Ideas Give Technology the Edge
By MARLAN W. DOWNEY
The Niger Delta extends southward to offshore Cameroon. Sediments in the area are Tertiary sands and shales nearly identical to those producing in offshore Nigeria.
In 1977, Elf and Royal Dutch/Shell reviewed the area and concluded that future fields in Offshore Cameroon were likely to be small, and that Royal Dutch/Shell's modest share of the concession made it of minor value to them.
American Shell's international division (Pecten) was offered a chance to take over the Royal Dutch/Shell interest and its ongoing obligations in the Rio del Rey area.
Garland Speight and F.P. (Hoppy) Conger traveled to The Hague to review the data from Cameroon. Both Speight and Conger were familiar with Shell's closely held techniques for direct detection of hydrocarbons with seismic -- and they were delighted at what they observed.
"It's a meadow of bright spots!" they reported.
The team agreed that the fields would probably be small by international standards, but could be found with few dry holes. Their experience in the Michigan reef play made them confident that many small fields could be linked efficiently in a regional production plan.
Pecten took over Royal Dutch/Shell's 20 percent interest in the Rio del Rey concession. Elf was operator in Rio del Rey, and was proceeding on a very slow-paced seismic acquisition and drilling schedule.
Jack Threet, vice president of Exploration for Pecten, made an offer to Elf that Pecten would spend the next $29 million to earn an additional 29 percent working interest. Pecten conditioned its offer on being operator during the "earning period" and insisted on selecting all wildcat locations during this time.
Elf accepted Pecten's offer.
Jim McCliman's Cameroon exploration team took over operations and drilled about 20 wildcats in the Rio del Rey area during Pecten's brief operatorship; most of these wildcats were oil discoveries. The wildcat locations were picked on the basis of "bright spot" analysis by a very talented team of senior staff interpreters that included Glen Harris, John Delbridge and Homer Finck. Geologic operations were supervised by John Cochran.
Success brought unusual problems; interpreters needed to avoid gas discoveries, as gas was valueless in Cameroon, and costs of drilling gas discoveries were not recoverable.
Gas was much easier to find with "bright spot" technology than oil. The seismic interpreters loved finding a new field with each wildcat, and several gas discoveries were drilled.
It was pointed out that a gas discovery was a dead loss for Pecten, and that management would not approve the half dozen new drilling recommendations that predicted gas as the likely product.
My chief interpreter went away very disappointed, then returned to plead with me: "Marlan," he said, "I know I said these next wells are probably gas ... but I'm often wrong!"
Elf resumed operatorship with a 51 percent share, but Pecten's wildcat successes made it obvious to Elf that some special geophysical analyses were being employed. Elf was quick to decipher and make use of the technology in later drilling.

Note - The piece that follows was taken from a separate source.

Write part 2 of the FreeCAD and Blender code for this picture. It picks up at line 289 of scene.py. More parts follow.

Pecten obtained a neighboring concession to the south of Rio del Rey named Lokele; Pecten was operator and held 80 percent of the working interest.

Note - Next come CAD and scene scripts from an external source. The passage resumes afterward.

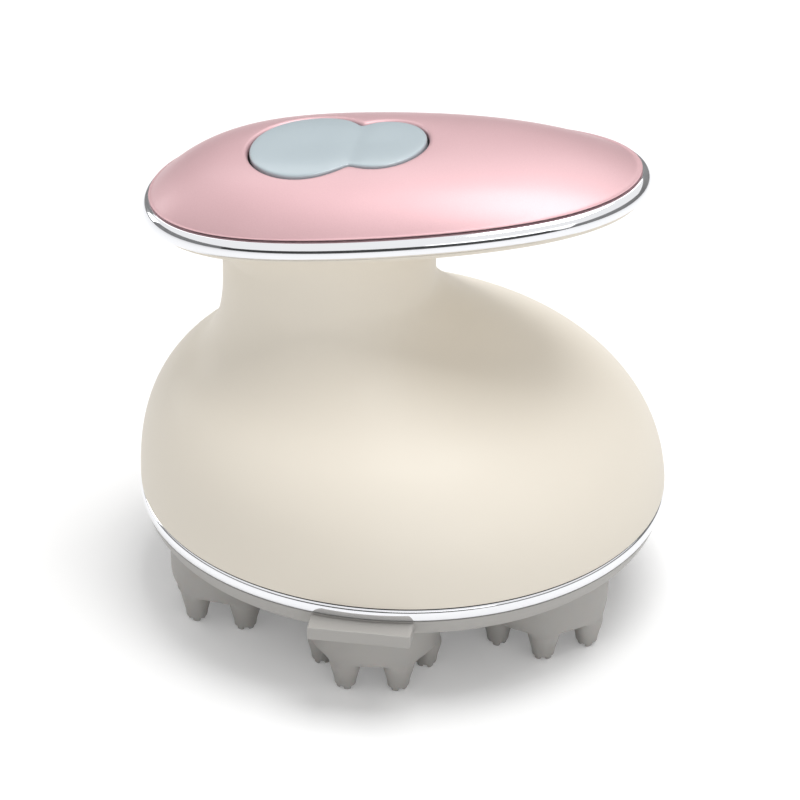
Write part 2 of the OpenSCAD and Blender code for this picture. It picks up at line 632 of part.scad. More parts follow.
// Control board behind the motor, on four posts of the deck.
chip = [6, 6, 1.4];
plug = [5, 4, 2.6];
module main_board() stand() {
    color(board_green) translate([board_x, board_y, board_z]) cube([board_w, board_d, board_t]);
    color(dark_rubber) translate([board_x + 2, board_y + 1.2, board_z + board_t]) cube(chip);
    color(brass) translate([board_x + board_w - 2 - plug[0], board_y + 2, board_z + board_t])
        cube(plug);
}

// Round charging socket on the board, reaching into a hole at the back of the casing.
socket_nose_r = 3.6;
socket_x = board_x + board_w / 2;
socket_w = 9;
socket_d = 8;
socket_h = 8;
socket_z = board_z + board_t + socket_h / 2;
// The casing's outer face lies this far back at a height above the seal line.
function casing_back(h) = lookup(h, [for (t = [0:0.05:1])
    let (l = bend(blunt_shoulder, t), r = bend(tail_shoulder, t))
    [(l[1] + r[1]) / 2, norm(r - l) / 2]]);
socket_face_y = casing_back(socket_z - seal_z) - 0.6;
socket_back_y = board_y + board_d - 1;
module socket_place() translate([socket_x, socket_back_y - 2, socket_z]) children();
module charging_socket() stand() color(dark_rubber) difference() {
    union() {
        translate([socket_x - socket_w / 2, socket_back_y - socket_d, board_z + board_t])
            cube([socket_w, socket_d, socket_h]);
        translate([socket_x, socket_back_y - 1, socket_z]) rotate([-90, 0, 0])
            cylinder(r = socket_nose_r, h = socket_face_y - socket_back_y + 1, $fn = fine);
    }
    translate([socket_x, socket_face_y + 1, socket_z]) rotate([90, 0, 0])
        cylinder(r = socket_bore_r, h = socket_bore_len + 1, $fn = fine);
}

pearl_cover();
trim_ring();
power_key();
key_seal();
key_tray();
switch_board();
casing();
casing_seal();
chrome_band();
chassis();
chassis_screws();
head_plate();
gear_cover();
gear_cover_screws();
sun_gear();
drive_shaft();
drive_wheel();
motor_pinion();
gearbox();
motor();
motor_mount();
battery_cell();
battery_holder();
main_board();
charging_socket();
head_gear(1);  // head_gear_1
head_gear(2);  // head_gear_2
head_gear(3);  // head_gear_3
head_gear(4);  // head_gear_4
head_gear(5);  // head_gear_5
head_gear(6);  // head_gear_6
head_shaft(1);  // head_shaft_1
head_shaft(2);  // head_shaft_2
head_shaft(3);  // head_shaft_3
head_shaft(4);  // head_shaft_4
head_shaft(5);  // head_shaft_5
head_shaft(6);  // head_shaft_6
massage_head(1);  // massage_head_1
massage_head(2);  // massage_head_2
massage_head(3);  // massage_head_3
massage_head(4);  // massage_head_4
massage_head(5);  // massage_head_5
massage_head(6);  // massage_head_6
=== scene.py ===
# Electric scalp massager: a pearl palm pad on a cream body, with turning heads under it.
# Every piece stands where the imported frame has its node. Sizes are real, in metres.
import math
import bmesh
import bpy
from mathutils import Matrix, Vector


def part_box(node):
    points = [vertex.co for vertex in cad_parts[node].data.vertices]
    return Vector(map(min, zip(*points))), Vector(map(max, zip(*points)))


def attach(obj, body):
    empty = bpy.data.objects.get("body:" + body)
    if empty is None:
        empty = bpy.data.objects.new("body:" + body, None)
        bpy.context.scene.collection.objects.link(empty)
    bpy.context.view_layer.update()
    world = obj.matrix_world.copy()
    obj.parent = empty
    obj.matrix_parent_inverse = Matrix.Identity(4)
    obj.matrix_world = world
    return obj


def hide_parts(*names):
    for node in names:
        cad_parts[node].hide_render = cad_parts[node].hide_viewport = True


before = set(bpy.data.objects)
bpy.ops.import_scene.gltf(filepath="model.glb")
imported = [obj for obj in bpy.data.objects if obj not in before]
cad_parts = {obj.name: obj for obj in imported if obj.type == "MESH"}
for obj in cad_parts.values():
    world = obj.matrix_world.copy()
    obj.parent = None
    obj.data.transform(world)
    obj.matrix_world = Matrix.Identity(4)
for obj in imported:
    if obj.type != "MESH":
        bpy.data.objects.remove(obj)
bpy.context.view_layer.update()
mm = 0.001


# ---- Studio: white floor, soft light from above, camera ----
# A seamless white floor and an even white room. One box hangs high over the object, weaker ones
# stand behind it, at its left and in front. Grey cards give the chrome its dark lines.
bpy.context.scene.view_settings.view_transform = "Standard"
room = bpy.data.worlds.new("Room")
bpy.context.scene.world = room
room.use_nodes = True


def eye_strength(tree, low, high):
    """A strength that is high for what camera and reflections see, and low for other light."""
    rays = tree.nodes.new("ShaderNodeLightPath")
    seen = rays.outputs["Is Camera Ray"]
    for kind in ("Is Glossy Ray", "Is Transmission Ray"):
        most = tree.nodes.new("ShaderNodeMath")
        most.operation = "MAXIMUM"
        tree.links.new(seen, most.inputs[0])
        tree.links.new(rays.outputs[kind], most.inputs[1])
        seen = most.outputs[0]
    level = tree.nodes.new("ShaderNodeMapRange")
    level.inputs["To Min"].default_value = low
    level.inputs["To Max"].default_value = high
    tree.links.new(seen, level.inputs["Value"])
    return level.outputs["Result"]


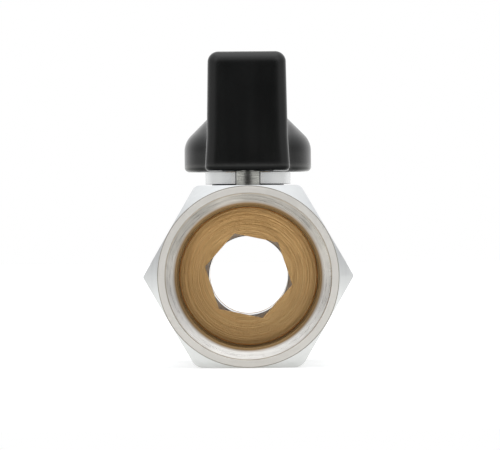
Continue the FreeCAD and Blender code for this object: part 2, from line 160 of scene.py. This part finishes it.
def feed(tree, socket, value):
    """Links a socket's value to an input, or sets a plain one."""
    if isinstance(value, bpy.types.NodeSocket):
        tree.links.new(value, socket)
    elif isinstance(value, (int, float)):
        socket.default_value = value
    else:
        socket.default_value = (*value, 1.0) if len(socket.default_value) == 4 else value


def math_node(tree, operation, first, second=None, third=None):
    """A Math node whose inputs are sockets or numbers. Returns its output socket."""
    node = add_node(tree, "ShaderNodeMath", operation=operation)
    for index, value in enumerate((first, second, third)):
        if value is not None:
            feed(tree, node.inputs[index], value)
    return node.outputs[0]


def product(tree, first, second):
    """First times second."""
    return math_node(tree, "MULTIPLY", first, second)


def total(tree, first, second):
    """First plus second."""
    return math_node(tree, "ADD", first, second)


def less(tree, first, second):
    """First minus second."""
    return math_node(tree, "SUBTRACT", first, second)


def vector_node(tree, operation, first, second=None):
    """A Vector Math node whose inputs are sockets or tuples."""
    node = add_node(tree, "ShaderNodeVectorMath", operation=operation)
    feed(tree, node.inputs[0], first)
    if second is not None:
        feed(tree, node.inputs[1], second)
    return node


def combined(tree, x, y, z):
    """A vector made of three values."""
    node = add_node(tree, "ShaderNodeCombineXYZ")
    for socket, value in zip(node.inputs, (x, y, z)):
        feed(tree, socket, value)
    return node.outputs[0]


def separated(tree, vector):
    """The three values of a vector."""
    node = add_node(tree, "ShaderNodeSeparateXYZ")
    feed(tree, node.inputs[0], vector)
    return tuple(node.outputs)


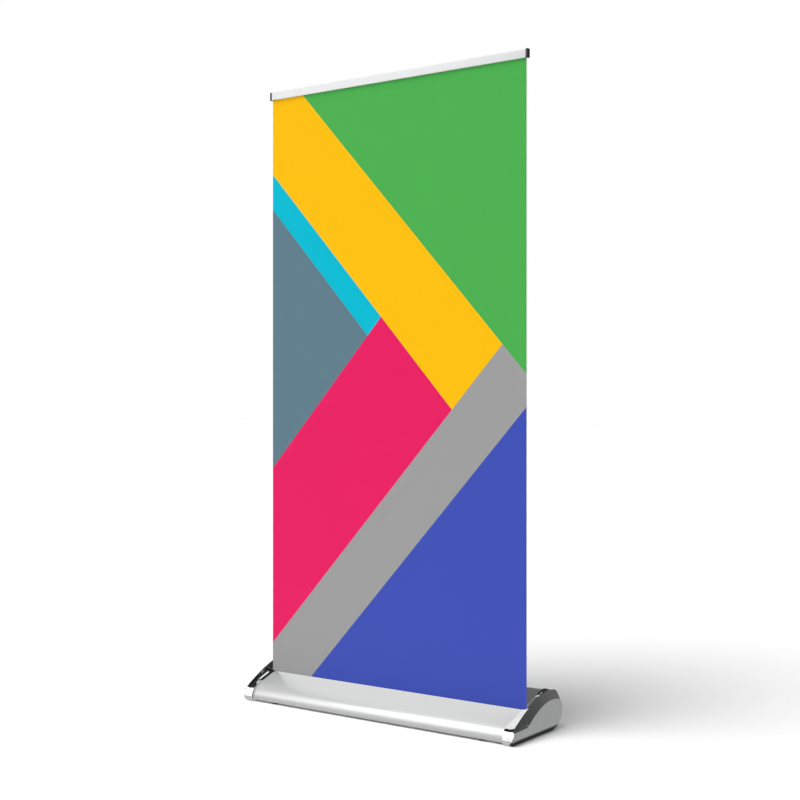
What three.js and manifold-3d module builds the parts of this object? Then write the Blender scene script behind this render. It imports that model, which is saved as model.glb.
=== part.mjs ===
// Roll-up banner stand: a teardrop aluminium base with a spring roller, a three-part
// telescopic pole, a hinged clamp rail and the printed sheet between them.
// Millimetres. X runs along the base, -Y is the front, +Z is up.
// The origin is on the floor, under the centre of the whole stand.

import * as THREE from 'three';
import { mergeVertices } from 'three/addons/utils/BufferGeometryUtils.js';
import Module from 'manifold-3d';

const wasm = await Module();
wasm.setup();

// ---- driving dimensions ----

const gap = 0.3;
const roundSteps = 20;
const smallSteps = 12;
const smallRadius = 4;

// printed sheet
const sheetWidth = 1000;
const sheetThickness = 0.6;
const sheetY = -26.5;
const sheetTop = 2045;

// base: the outline belongs to the end caps, and the shells lie inside it
const baseFloor = 2;
const baseFront = -147.5;
const baseRear = 147.5;
const slopeStart = [-100, 62];
const slopeEnd = [60, 118];
const shellInset = 4.3;
const shellWall = 2.4;
const shellHalf = 502;
const slotFront = sheetY - 2.7;
const slotRear = sheetY + 3;
const coverFront = -1.8;
const floorRear = 98;
const farAway = 300;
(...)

Phil Jenson, vice president of production, supervised Pecten's development of the fields found by Pecten on the Lokele permit. These were the first production platforms constructed and operated by American Shell (Pecten) internationally.
Staffing of the production platforms had some special problems, as Pecten had committed to train French-speaking Cameroon nationals to operate the facilities. Pecten was fortunate to be able to bring employees from Shell's Louisiana operations, and Shell Oil's "Cajun" engineers and operators did a marvelous job in training their Cameroon replacements -- while enjoying the fishing and shrimping in the swamps and bayous of Cameroon.

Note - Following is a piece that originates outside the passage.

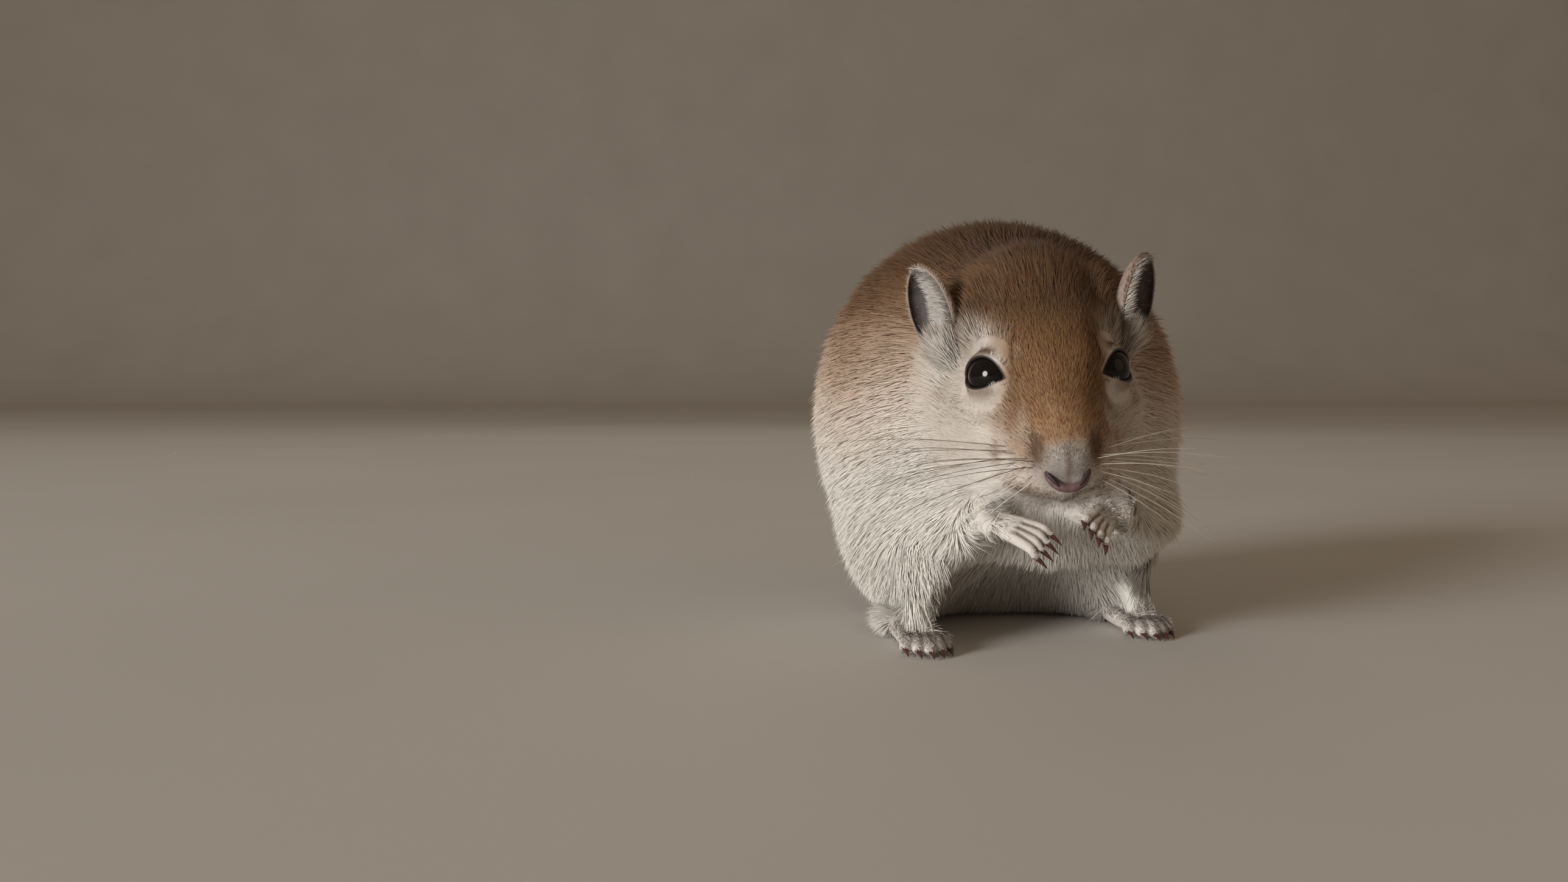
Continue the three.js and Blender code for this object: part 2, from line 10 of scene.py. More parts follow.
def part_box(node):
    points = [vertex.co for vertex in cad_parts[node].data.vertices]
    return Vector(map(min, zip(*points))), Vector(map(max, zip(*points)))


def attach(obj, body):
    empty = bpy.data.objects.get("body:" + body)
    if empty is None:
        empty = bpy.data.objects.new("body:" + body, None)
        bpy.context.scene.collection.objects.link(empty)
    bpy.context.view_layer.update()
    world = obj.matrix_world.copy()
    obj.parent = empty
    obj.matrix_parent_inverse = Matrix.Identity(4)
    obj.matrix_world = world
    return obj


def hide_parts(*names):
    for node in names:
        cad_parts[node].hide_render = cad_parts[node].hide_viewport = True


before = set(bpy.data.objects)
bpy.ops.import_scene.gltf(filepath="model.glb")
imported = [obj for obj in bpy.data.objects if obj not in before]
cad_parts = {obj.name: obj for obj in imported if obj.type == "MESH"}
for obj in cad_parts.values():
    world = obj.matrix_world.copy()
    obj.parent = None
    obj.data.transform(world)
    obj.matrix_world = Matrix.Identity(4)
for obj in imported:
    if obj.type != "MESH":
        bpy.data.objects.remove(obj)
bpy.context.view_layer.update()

MM = 0.001

# The flesh that the skin stands for
TRUNK_NODES = ["torso", "head", "haunch_right", "haunch_left", "shin_right", "shin_left",
               "forearm_right", "forearm_left", "tail_root", "tail_middle"]
LIMB_NODES = ["hand_right", "hand_left", "hind_foot_right", "hind_foot_left", "tail_brush"]
SIDES = {"right": -1, "left": 1}

# Head, in its own axes: x to the animal's left, y away from the nose, z to the crown.
# The brow's axes are the same before the head is pitched down.
HEAD_PITCH = 34
NOSE_TIP = (0, -19.2, -4.8)
EYE_RADIUS = 3.8
LID_GAP = 0.3
EYE_OPENING = (8.5, 5.5)
LID_RIM = 0.2
LID_RIM_LIFT = 0.28
LID_SWELL = 0.35
EAR_ROOT = (13.2, 9.4, 2.6)
EAR_TIP = (17.6, 11.0, 17.9)
EAR_OPENS = (0.76, -0.65, 0.0)
EAR_LENGTH = 15.5
EAR_WIDTH = 8.6
EAR_DEPTH = 2.5
EAR_WALL = 0.38
EAR_TUFT_RADIUS = 3.3
EAR_TUFT_FORWARD = {"right": 1.6, "left": 0.6}
LIPS_MIDDLE = (0, -13.8, -7.7)
LIPS_RADII = (6.6, 4.2, 3.1)
NOSE_RIM = [(-2.95, -17.2, -4.9), (-2.5, -17.9, -5.4), (-1.5, -18.7, -6.05), (0, -19.0, -6.3),
            (1.5, -18.7, -6.05), (2.5, -17.9, -5.4), (2.95, -17.2, -4.9)]
NOSE_RIM_RADII = [0.3, 0.5, 0.62, 0.6, 0.62, 0.5, 0.3]
NOSTRIL = [(2.9, -17.2, -4.5), (2.3, -18.3, -5.0), (1.4, -19.1, -5.65)]
NOSTRIL_RADII = [0.3, 0.4, 0.15]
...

(Of course, "cameroon" is Portuguese for shrimp, and those of Cameroon are justly famous.)
Oil production from Rio del Rey and Lokele peaked at 200,000 barrels per day, from an ultimate oil reserve base of about one and a half billion barrels. Only one field was significantly larger than 100 million barrels; most of the fields were 20 to 50 million barrels, confirming Royal Dutch/Shell's original technical analysis of field size distribution.
The government of Cameroon unilaterally altered the profit sharing of the contract in 1982, citing "changed circumstances." Such contract abrogations have become common around the world, and remain a continuous hazard to long-term investments whether you invest in Cameroon or offshore California.
But also, Cameroon used its oil wealth wisely to improve the infrastructure of the country, building highways, a railroad and providing electricity and water wells to villages. For many years Cameroon was the only country in western Africa to show positive growth in GNP.
Pecten also provided university education for many Cameroon citizens, as well as a continuous program of in-house technical training for geologists, geophysicists and engineers. SNH, Cameroon's national oil company, contains many Pecten-trained scientists -- and Pecten "alumni" now hold important jobs in the Cameroon government.
And what can we learn from this play?
Now, is that the way it really happened?
Maybe not, but that's the way I remember it.